As a native Arkansan who also happens to be a Muslim who wears the headscarf, I have a few problems with Michelle’s statements. To be clear, the burka is a face covering that is private and personal and worn for solely religious purposes.
Because she wanted to leverage her position of power as a mechanism for gaining credibility, she should also be scrutinized for comments she makes while representing herself as a JP. Therefore, I felt it only right to hold her accountable for her comments to her superiors. Come to find out, as an elected official, there is no one who can hold her responsible for her comments, according to the county clerk’s office, the Arkansas Association of Quorum Courts and U.S. Rep. Steve Womack’s office.
First, how is it acceptable for a county official to isolate an entire group of people in our community by spreading misinformation about our religion and promoting fear of the unknown? Additionally, her statements break from the CDC guidelines by encouraging people to stop wearing face masks, as if she is a medical professional and knowledgeable about the spread of covid-19.
Second, her job title implies that she is supposed to promote peace. And I presume that her campaign was run on the basis of being a proponent of peace in our community. Her comments are divisive. As a Muslim-American woman, I expect when I am dealing with a member of the Quorum Court, I will be treated fairly and without bias.

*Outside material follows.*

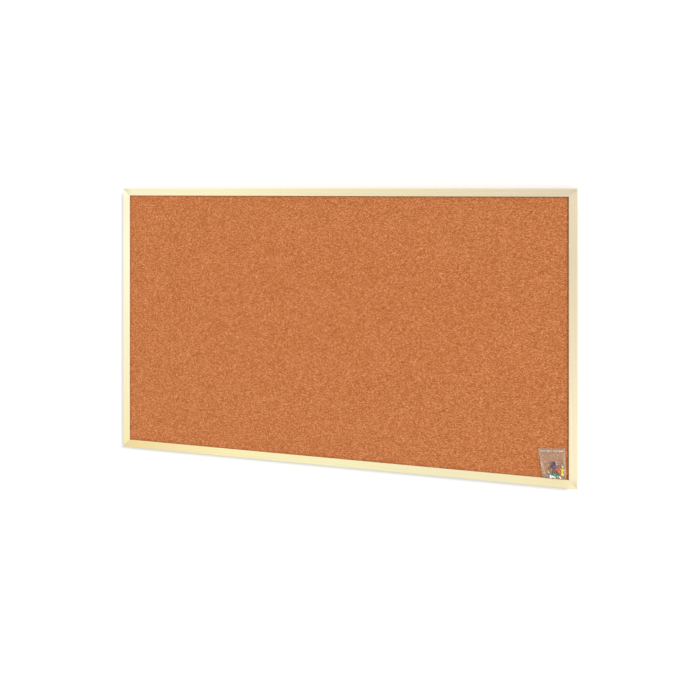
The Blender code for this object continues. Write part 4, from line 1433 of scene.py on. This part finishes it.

Third, I find it abhorrent that elected officials have no mechanism for repercussions for their behaviors. So, if a JP got a DUI, who would hold them responsible then? No one? Do we as a community not have the ability to hold our elected officials responsible? This leaves the only option for repercussions being public scrutiny.
Do we as a community, find it acceptable to allow for a person in a position of power to isolate an entire group of people and spread false information and fear among our community? It also speaks to a bigger problem within our judicial system. When there is a bad seed inside of a system, it makes the community wonder why that bad seed thought they had the authority to act in the way that they did in the first place.